Saturday, 21 July 2007

A passage to India

At dawn on Saturday we left home to walk to the bus station. Women and children were already bashing their washing with wooden bats, while men were taking early morning exercise; old men in lungis hobbled along with sticks, behind portly middle aged men in shorts and shiny white trainers. We met Dinesh, as arranged, but there was no sign of Joseph. The bus stand was alive with people, animals, sacks, buses with revving engines and honking horns, big controllers selling tickets and persuading travellers that theirs was the ‘best express bus’. Having secured our seats on the 6am bus for the border, I phoned Joseph, still operating on African time, so we eventually left without him. We stopped frequently to pick up more passengers, and Joseph managed to catch us up in a frantically pedalled rickshaw before we left the city.
The journey along the Mahendra Highway was a delight, with women in brilliant saris planting rice, men ploughing with oxen, buffalo wallowing, cow and goats grazing, ducks paddling and pot bellied pigs foraging. We travelled through dense forest, stands of bamboo, and fields of maize; crossed many potentially huge rivers bringing water from the Himalaya to Bangladesh. The Bhutanese refugee camp (in the news daily) stretched along for many kilometres. There were many Hindu temples, Buddhist chortens and prayer flags, Limbu and Tamang burial grounds, with graves marked by miniature traditional houses. As we approached Birtamod, blue-grey hills appeared to the north, and the landscape was filled with tea plantations. Many passengers left to head up to Ilam, and were replaced by a herd of very lively goats. Two decided to sit with David. After 4 hours we arrived in Kakarbhitta (125km).
We completed exit forms, got a rickshaw across the vast Mechi river bridge, and entered Indian after more form filling and passport stamping. Raniganj, in West Bengal, is much the same as Kakarbhitta. There was the usual array of small shops selling snacks, and all manner of chij bij . Buses depart every few minutes for Siliguri, and jeeps for Darjeeling. We stopped for some mango juice, then retraced our steps, to the bewilderment of the officials on each side of the border. We emigrated from India and re-entered Nepal in less than an hour. After some lunch, we visited Dinesh’s organic fertiliser project – a long open sided shed where local farmers bring their cow dung for drying and packing, and caught the bus back. 8 hours on the bus; one hour in India!

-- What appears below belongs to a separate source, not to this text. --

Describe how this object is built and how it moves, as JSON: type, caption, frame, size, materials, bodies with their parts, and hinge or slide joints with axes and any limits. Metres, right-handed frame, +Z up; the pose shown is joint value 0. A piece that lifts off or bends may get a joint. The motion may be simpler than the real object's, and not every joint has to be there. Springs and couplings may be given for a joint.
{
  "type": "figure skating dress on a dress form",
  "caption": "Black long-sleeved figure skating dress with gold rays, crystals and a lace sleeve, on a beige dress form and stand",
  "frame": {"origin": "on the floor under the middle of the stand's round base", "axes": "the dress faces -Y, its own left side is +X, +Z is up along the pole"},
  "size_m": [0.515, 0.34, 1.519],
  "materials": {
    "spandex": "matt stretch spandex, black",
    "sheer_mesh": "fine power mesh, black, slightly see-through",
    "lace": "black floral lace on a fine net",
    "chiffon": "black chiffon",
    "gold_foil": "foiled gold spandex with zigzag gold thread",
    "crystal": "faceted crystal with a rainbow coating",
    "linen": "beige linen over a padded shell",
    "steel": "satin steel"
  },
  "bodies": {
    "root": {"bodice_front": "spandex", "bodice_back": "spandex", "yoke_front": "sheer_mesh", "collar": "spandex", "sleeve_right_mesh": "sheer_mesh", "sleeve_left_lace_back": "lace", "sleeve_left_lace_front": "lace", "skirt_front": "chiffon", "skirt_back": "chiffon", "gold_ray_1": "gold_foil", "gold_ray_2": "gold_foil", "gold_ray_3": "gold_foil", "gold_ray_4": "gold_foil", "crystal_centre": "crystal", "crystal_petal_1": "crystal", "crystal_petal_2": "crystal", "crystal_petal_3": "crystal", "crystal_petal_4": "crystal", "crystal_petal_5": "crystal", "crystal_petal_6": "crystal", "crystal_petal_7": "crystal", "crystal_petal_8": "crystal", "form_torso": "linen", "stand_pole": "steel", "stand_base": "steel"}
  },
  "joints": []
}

My internet has been struck by lightning
The monsoon has started dramatically with a violent storm on Sunday, destroying our internet box. It was repaired within 24 hours, but we had to buy new equipment. We are now scrupulous about disconnecting everything when not in use. It is noticeably cooler, but even more humid (can RH be greater than 100%?). Three prangs on the bike this week, with a young man determined to avoid a puddle but not me, a monstrously large buffalo and a flock of over-excited chickens. The banana trees have grown so large it is impossible to open the windows at the back of the upstairs training room. Our balcony plants are exuberant.
This week David has spent a morning with each of his three headteachers for wide ranging discussions to establish a framework for working in the schools after the monsoon break. With the help of a structured list of questions, a dictionary, gestures, drawings and descriptions, he has obtained a remarkable amount of information and a lot of good will. He had an inauspicious return to the DEO on Friday, hitting the bridge of his nose on a metal gate, producing copious amounts of blood. A colleague took him to a nearby doctor to patch him up – treatment, dressing and antibiotics for 25p. He is now sore and bruised, but cheerful, sitting on a damp terrace surrounded by his plants.
I am fortunate to have colleagues who can speak English when they need to. They did not need to until I arrived, but are getting more confident every day. I have spent a lot of time with Durga this week, getting lots of useful insights and we are starting to make plans for the new financial year. We are enjoying our language lessons with Bedu. Improvement is slow, and it still takes ages to construct sentences without writing them down first. Favourite new word this week milda julda = similar. We have a brilliant new piece of software that converts Romanised Nepali into Devanagari script, and Durga is also showing me how to type in Nepali. Next I want a microchip inserted into the language centre of my brain for instant translations. He cycled part of the way home with me on Friday, commenting that people were amused to see me riding a bicycle. “But many women ride bicycles”; “Not old women” he replied.